§ **Request**
Copy, character for character, the lines running from the one with "for name, ends, feet, slats, lean" to the one with "a button accordion.", ends included. Leave out every other line.

§ **Information supplied**
▽
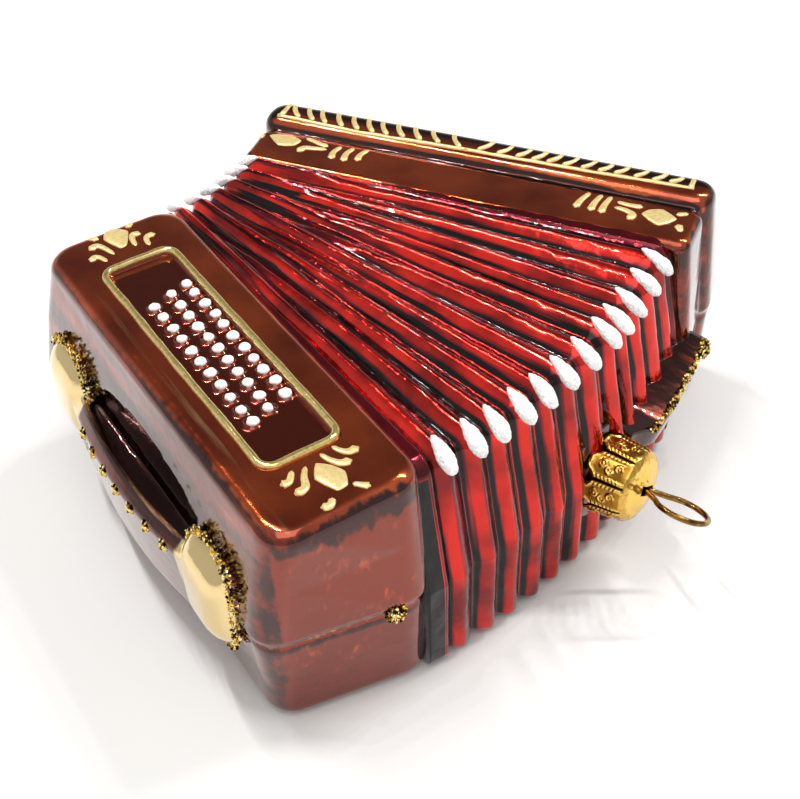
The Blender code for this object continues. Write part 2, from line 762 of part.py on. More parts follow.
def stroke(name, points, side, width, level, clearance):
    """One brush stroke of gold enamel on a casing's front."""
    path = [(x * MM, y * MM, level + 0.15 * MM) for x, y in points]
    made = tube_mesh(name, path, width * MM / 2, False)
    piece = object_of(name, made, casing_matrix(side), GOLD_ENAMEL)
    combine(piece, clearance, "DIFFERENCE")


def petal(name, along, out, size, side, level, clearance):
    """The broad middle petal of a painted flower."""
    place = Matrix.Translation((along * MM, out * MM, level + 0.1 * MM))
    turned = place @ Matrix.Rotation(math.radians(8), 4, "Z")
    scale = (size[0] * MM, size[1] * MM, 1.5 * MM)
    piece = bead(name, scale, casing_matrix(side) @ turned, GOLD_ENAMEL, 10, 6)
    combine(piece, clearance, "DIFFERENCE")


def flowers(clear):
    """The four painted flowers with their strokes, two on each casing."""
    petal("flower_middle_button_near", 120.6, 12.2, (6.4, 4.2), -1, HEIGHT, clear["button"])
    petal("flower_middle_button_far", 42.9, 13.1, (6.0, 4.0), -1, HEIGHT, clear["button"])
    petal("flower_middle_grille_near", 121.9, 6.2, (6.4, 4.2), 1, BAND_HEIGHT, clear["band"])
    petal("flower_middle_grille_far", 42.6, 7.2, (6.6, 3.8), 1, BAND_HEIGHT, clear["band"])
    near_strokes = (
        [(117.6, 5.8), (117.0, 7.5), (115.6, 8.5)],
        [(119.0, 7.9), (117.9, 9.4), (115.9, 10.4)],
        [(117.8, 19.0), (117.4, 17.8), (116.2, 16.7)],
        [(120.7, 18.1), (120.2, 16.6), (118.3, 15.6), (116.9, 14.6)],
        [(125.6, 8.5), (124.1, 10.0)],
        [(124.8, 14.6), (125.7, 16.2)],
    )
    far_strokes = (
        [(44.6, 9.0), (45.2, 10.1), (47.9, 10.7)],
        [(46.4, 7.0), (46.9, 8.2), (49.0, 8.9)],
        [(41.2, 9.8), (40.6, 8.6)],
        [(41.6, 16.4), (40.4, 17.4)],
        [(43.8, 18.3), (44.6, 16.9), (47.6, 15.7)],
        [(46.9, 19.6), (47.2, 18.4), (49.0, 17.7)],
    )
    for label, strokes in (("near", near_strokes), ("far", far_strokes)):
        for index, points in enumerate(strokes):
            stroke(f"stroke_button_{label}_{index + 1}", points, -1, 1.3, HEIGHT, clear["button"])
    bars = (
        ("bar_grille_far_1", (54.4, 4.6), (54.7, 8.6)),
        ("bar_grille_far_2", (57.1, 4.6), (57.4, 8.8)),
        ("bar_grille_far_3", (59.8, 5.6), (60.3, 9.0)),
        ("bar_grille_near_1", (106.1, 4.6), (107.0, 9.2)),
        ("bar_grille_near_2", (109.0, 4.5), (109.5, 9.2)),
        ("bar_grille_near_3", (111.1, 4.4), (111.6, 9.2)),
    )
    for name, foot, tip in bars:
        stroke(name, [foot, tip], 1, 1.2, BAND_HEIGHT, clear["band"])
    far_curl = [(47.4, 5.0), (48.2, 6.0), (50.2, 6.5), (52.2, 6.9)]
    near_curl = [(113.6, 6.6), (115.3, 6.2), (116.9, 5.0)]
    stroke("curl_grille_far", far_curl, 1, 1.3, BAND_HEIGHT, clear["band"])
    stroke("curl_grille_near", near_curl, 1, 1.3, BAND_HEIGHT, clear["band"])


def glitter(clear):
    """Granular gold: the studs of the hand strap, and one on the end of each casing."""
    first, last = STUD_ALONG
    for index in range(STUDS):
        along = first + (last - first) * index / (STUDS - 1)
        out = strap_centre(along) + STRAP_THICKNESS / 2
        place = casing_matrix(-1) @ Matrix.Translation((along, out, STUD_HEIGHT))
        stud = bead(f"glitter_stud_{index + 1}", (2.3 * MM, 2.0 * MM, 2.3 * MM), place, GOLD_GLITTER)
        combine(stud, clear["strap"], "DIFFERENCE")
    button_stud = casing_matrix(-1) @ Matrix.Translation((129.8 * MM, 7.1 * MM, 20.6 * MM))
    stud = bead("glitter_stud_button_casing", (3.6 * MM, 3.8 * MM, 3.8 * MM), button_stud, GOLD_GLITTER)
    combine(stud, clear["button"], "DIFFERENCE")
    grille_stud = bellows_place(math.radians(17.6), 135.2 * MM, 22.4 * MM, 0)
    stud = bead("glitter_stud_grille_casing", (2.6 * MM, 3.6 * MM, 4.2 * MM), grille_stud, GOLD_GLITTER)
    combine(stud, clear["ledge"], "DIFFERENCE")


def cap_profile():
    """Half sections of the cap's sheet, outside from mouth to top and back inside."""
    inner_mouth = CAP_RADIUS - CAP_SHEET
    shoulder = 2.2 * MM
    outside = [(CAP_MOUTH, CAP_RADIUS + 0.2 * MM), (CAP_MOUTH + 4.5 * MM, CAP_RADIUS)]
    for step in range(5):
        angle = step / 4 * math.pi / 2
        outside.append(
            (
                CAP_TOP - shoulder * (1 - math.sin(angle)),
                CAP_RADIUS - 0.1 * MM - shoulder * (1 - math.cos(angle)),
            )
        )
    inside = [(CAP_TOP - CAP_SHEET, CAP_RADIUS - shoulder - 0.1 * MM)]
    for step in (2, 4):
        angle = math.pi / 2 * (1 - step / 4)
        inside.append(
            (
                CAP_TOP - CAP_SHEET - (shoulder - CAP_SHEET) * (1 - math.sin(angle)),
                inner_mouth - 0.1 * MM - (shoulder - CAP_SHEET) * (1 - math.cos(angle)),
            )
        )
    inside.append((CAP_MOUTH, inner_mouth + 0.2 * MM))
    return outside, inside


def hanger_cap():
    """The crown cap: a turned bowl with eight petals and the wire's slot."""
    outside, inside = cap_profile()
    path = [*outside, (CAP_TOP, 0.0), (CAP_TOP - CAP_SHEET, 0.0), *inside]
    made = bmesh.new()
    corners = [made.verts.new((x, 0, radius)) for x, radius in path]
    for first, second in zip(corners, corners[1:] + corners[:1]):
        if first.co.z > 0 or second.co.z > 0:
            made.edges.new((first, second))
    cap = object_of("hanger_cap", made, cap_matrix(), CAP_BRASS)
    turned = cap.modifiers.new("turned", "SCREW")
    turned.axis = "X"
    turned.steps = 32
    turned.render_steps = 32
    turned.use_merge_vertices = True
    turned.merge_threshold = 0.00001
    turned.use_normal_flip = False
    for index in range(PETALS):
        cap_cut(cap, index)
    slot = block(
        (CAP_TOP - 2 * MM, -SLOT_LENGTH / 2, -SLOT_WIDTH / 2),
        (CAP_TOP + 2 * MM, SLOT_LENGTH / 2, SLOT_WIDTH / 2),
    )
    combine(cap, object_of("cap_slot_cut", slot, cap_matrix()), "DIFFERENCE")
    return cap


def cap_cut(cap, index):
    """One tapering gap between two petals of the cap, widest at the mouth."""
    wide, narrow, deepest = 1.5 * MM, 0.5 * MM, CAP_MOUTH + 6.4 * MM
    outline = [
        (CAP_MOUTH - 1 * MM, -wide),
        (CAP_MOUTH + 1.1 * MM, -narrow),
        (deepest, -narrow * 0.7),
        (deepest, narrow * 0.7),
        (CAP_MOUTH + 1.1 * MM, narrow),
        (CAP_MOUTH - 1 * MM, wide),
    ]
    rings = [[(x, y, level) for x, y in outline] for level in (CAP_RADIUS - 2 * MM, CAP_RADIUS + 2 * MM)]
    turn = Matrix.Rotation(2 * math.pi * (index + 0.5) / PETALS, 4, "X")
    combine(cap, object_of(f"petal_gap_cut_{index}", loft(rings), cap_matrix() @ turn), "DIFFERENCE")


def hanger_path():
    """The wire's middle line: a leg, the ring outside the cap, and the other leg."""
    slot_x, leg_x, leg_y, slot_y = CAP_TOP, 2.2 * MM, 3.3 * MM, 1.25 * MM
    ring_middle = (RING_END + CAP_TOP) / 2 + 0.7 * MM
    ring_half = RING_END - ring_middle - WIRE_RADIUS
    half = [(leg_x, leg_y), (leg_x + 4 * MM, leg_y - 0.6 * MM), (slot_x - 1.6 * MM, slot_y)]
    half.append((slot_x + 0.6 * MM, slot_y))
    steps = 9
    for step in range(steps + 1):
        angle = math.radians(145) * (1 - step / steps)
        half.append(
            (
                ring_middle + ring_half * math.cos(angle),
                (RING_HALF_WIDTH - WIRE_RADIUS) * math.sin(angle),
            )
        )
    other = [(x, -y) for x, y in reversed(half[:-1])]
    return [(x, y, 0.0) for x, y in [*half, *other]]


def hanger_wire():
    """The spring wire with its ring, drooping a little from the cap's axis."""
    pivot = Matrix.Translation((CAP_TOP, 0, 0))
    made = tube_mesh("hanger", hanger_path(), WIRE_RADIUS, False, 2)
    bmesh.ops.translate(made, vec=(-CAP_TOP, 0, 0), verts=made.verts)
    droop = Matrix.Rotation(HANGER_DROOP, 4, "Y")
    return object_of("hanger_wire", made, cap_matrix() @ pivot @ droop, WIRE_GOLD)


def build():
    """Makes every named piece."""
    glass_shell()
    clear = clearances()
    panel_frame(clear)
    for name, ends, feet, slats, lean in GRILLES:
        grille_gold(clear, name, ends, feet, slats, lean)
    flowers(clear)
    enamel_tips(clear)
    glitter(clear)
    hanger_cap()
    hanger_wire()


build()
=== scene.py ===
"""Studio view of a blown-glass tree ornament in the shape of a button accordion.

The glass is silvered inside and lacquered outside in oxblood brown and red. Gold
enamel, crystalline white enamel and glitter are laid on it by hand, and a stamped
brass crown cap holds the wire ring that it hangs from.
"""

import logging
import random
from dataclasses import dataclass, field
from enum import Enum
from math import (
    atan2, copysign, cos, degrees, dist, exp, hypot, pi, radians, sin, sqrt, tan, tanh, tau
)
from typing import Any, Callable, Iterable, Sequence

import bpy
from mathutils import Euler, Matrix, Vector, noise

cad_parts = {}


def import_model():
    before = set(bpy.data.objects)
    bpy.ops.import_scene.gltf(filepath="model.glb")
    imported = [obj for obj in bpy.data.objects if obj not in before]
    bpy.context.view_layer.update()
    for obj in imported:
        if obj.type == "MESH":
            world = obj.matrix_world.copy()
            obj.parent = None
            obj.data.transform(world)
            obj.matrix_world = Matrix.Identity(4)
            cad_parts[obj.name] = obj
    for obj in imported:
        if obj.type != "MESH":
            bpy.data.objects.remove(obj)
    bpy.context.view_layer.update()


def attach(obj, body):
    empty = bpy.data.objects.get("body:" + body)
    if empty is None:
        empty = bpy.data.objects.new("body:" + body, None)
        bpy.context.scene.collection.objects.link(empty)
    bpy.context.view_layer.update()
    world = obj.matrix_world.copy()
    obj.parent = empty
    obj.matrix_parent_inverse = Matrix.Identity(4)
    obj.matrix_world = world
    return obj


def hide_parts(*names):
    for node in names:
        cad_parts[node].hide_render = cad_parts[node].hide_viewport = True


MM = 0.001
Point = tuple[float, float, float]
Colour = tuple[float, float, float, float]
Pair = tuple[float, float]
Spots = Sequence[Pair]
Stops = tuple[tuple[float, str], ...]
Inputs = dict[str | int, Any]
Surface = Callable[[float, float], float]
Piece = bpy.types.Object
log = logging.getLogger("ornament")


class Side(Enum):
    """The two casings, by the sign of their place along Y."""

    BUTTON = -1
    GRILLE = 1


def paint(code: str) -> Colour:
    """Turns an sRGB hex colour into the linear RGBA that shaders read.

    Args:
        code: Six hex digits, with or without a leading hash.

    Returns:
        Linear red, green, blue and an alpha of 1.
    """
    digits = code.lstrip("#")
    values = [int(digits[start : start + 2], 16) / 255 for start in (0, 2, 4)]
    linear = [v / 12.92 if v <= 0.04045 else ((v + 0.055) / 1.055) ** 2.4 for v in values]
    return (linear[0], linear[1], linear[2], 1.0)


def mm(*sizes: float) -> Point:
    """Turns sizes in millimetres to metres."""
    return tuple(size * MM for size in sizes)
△
§ **Exercise answer**
    for name, ends, feet, slats, lean in GRILLES:
        grille_gold(clear, name, ends, feet, slats, lean)
    flowers(clear)
    enamel_tips(clear)
    glitter(clear)
    hanger_cap()
    hanger_wire()


build()
=== scene.py ===
"""Studio view of a blown-glass tree ornament in the shape of a button accordion.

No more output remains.